Developing the field of marine forensics is something Thomas is at the forefront of. This month, he’s published a paper in the journal Marine Biology detailing the ways barnacles may assist authorities in locating missing persons at sea.
“If you look at terrestrial forensics, it’s a science that’s been around for over a hundred years and they really have things down to a tee. They can use flies, beetles and other arthropods to estimate how long since a person died or whether a body has been moved.
“The issue with marine forensics is that things can be transported thousands of kilometres by ocean currents and they decompose and break down a lot differently in the ocean. But we thought we could develop a parallel to the beetles and flies, and it seemed that barnacles were what we were looking for.”

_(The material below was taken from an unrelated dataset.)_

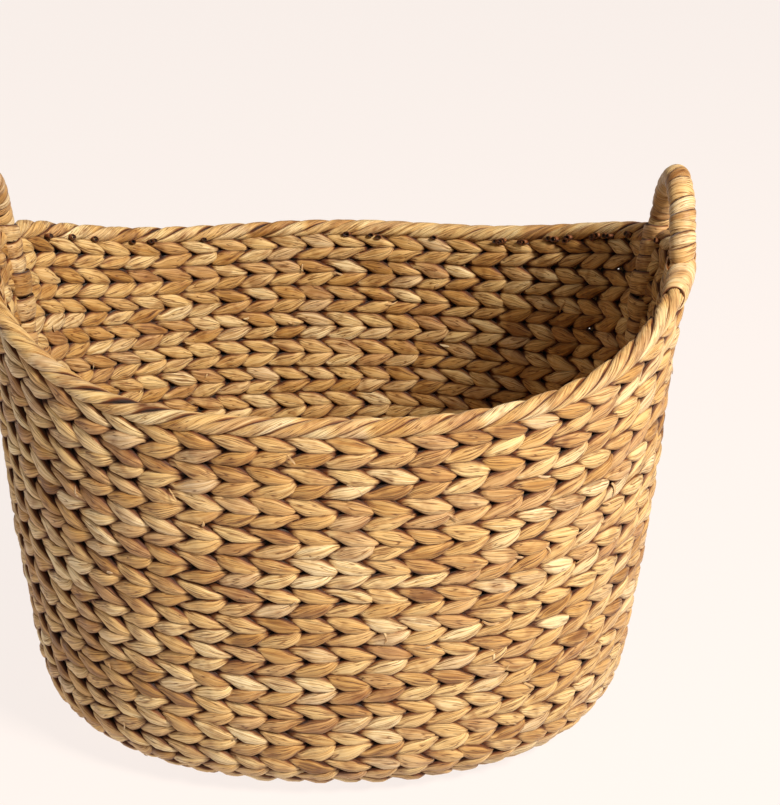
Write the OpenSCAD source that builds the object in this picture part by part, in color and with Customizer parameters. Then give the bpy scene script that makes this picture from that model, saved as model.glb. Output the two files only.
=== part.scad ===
// Oval laundry basket, twined from water hyacinth on upright stakes, with a wrapped
// handle at each end. Its rim is lowest at the front and back and rises to the ends.
// Origin at the centre of the underside, +X to the right-hand handle, +Y to the
// back, +Z up. Sizes are in millimetres.

/* [Body] */
// Length over the rim, from end to end, without the flare
rim_l = 560; // [450:1:690]
// Width over the rim, from front to back
rim_w = 450; // [360:1:540]
// Length at the floor, before its edge is rounded
foot_l = 514; // [400:1:640]
// Width at the floor, before its edge is rounded
foot_w = 396; // [320:1:500]
// Height of the rim at the middle of the front and back
rim_h = 360; // [280:1:450]
// Extra height of the rim at the two ends
end_rise = 59; // [0:1:90]
// How quickly the rim falls away from the ends
rise_power = 4; // [2:0.1:5]
// Extra half-length where the rim flares at the two ends
end_flare = 8; // [0:0.5:14]
// How far the wall bellies out at half height
belly = 6; // [0:0.5:14]
// Outside radius of the rounded bottom edge
edge_r = 55; // [40:1:70]
// Squareness of the oval, 2 for an ellipse
oval_power = 2.2; // [2:0.05:2.8]

/* [Weave] */
// Thickness of the woven wall and base
weave_t = 15; // [13:0.5:18]
// Number of twined rows from the base to the rim border
wall_rows = 27; // [22:1:30]
// Share by which the top rows are flatter than the middle ones, and the bottom ones taller
row_packing = 0.08; // [0:0.01:0.15]
// Height of the plaited rim border
border_h = 10; // [8:0.5:16]
// Number of twined rings round the base centre
base_rings = 9; // [6:1:11]
// Width of the plaited centre strip of the base
centre_w = 50; // [36:1:70]
// Space between neighbouring rows
row_gap = 0.4; // [0.2:0.1:1]
// Slope of a strand's edges towards its neighbours
strand_round = 2.2; // [1:0.1:3]

/* [Stakes] */
// Number of upright stakes, an even number
stakes = 56; // [44:2:64]
// Width of the square cane stakes and of the round base spokes
stake_d = 3; // [2.4:0.1:3.6]
// Room on each side of a stake, between the outer and the inner strand
stake_room = 1.8; // [1.7:0.1:2.2]
// How far the stakes stop below the top of the rim border
stake_end = 4; // [2:0.5:8]

/* [Handles] */
// Stakes between the end of the oval and each handle leg
leg_place = 1.7; // [1.7:0.1:2.3]
// Rise of the handle's centre line above the rim
handle_rise = 52; // [42:0.5:80]
// How far the arch's sides lean in towards its top, as a share of its half width
handle_lean = 0.25; // [0:0.05:0.3]
// Diameter of the wrapped handle
wrap_d = 21; // [18:0.5:28]
// Diameter of the steel wire inside the handle
core_d = 3; // [2.4:0.1:3.6]
// Room around the wire inside its wrapping
core_room = 0.3; // [0.2:0.1:0.6]
// Gap between the rim border and the end of the wrapping
wrap_gap = 2.5; // [2:0.5:6]
// How far the wire's legs run down inside the wall
leg_depth = 130; // [80:1:180]
// Height of one turn of the flat strip that lashes a leg to the wall
lash_h = 15; // [10:0.5:18]
// Number of turns in each lashing
lash_turns = 6; // [3:1:8]
// Width of the lashings
lash_w = 27; // [20:0.5:32]
// How far the lashings stand off the inside of the wall
lash_t = 6.5; // [4:0.5:9]
// Gap between a lashing and the wall behind it
lash_gap = 0.4; // [0.3:0.1:1]

/* [Hidden] */
straw = [0.80, 0.62, 0.40];
shade_straw = [0.70, 0.52, 0.31];
cane = [0.87, 0.76, 0.56];
steel = [0.45, 0.45, 0.46];

// Flat sides that each row has around the oval, and points on one section of a
// round rod and of the handle's wrapping
row_sides = 36;
rod_sides = 6;
wrap_sides = 12;
// Flat steps along a handle's arch, along each of its wire's legs, and up a stake
// round the bottom bend and above it
arch_steps = 14;
leg_steps = 4;
bend_steps = 3;
stake_steps = 6;
// Share of the height where the end flare starts
flare_from = 0.72;
// How far a stake's foot and a spoke's ends stop short of what they meet
stake_end_gap = 2.5;

half_t = weave_t / 2;
stake_r = stake_d / 2;
core_r = core_d / 2;
wrap_r = wrap_d / 2;
// Half the slot between the outer and the inner strand of a row
slot = stake_r + stake_room;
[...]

Given the widespread distribution of goose barnacles, the scientists decided it was the best option. From there, they had to work out some fundamental information including daily growth rates. Despite being extremely common, very little research has actually been conducted on them in comparison to other marine creatures and much of the research around growth rates is from the 1940s and 50s, which has been republished since then.
In November 2018, a mooring was erected off the Sydney coast and over the course of 178 days, scientists checked the barnacles every three to five weeks. From this and other existing moorings along the NSW coast, they found the average daily growth rate for one common goose barnacle species was 1.05mm – faster than even the maximum previously recorded growth rate. From there, they identified three key ways barnacles could be used to find missing persons; by counting the amount of barnacles on a piece of debris, analysing the length of the barnacles and by conducting isotopic analysis on the barnacle’s shell.
“Let’s say a fisherman out on his boat goes missing, but we don’t know exactly where or when his boat sank,” Thomas says.
“Two weeks later, debris from his boat washes up ashore. We can measure and count the barnacles to give a minimum estimate for how long that debris was drifting.
“This would give us a smaller and more accurate time window of when he may have sunk, therefore also narrowing down the range in which he may have sunk.”
By grinding up a barnacle’s shell, scientists can measure the oxygen isotopes, which reflect the sea temperature at the time the barnacle was forming its shell.
“You can say when these barnacles were floating in the water, it experienced a water temperature of 24 degrees during this week. You ask, ‘during this week, in this particular area, where was the water 24 degrees?’. In all the areas that weren’t 24 degrees at that time can be ruled out.”
When you use these techniques individually, you’ll get some error, Thomas admits. However, when you combine them, it becomes a powerful suite of tools for deducing where a boat may have sunk. The next step is to see if the equation can be applied in other areas off Australia’s coast.
“If there as an incident in Sydney or somewhere off the NSW coast, then you can probably apply our data and equations, and it would be useful and accurate, but if you had a similar incident on the Western Australian coast, Gulf of Carpentaria or way down in Tasmanian waters, it’s not clear all of our equations will be useful,” Thomas says. “This is because those areas will have different water temperatures, salinity and nutrients, all factors which influence barnacle growth. The most important step for the future will be conducting the same experiment in different areas.”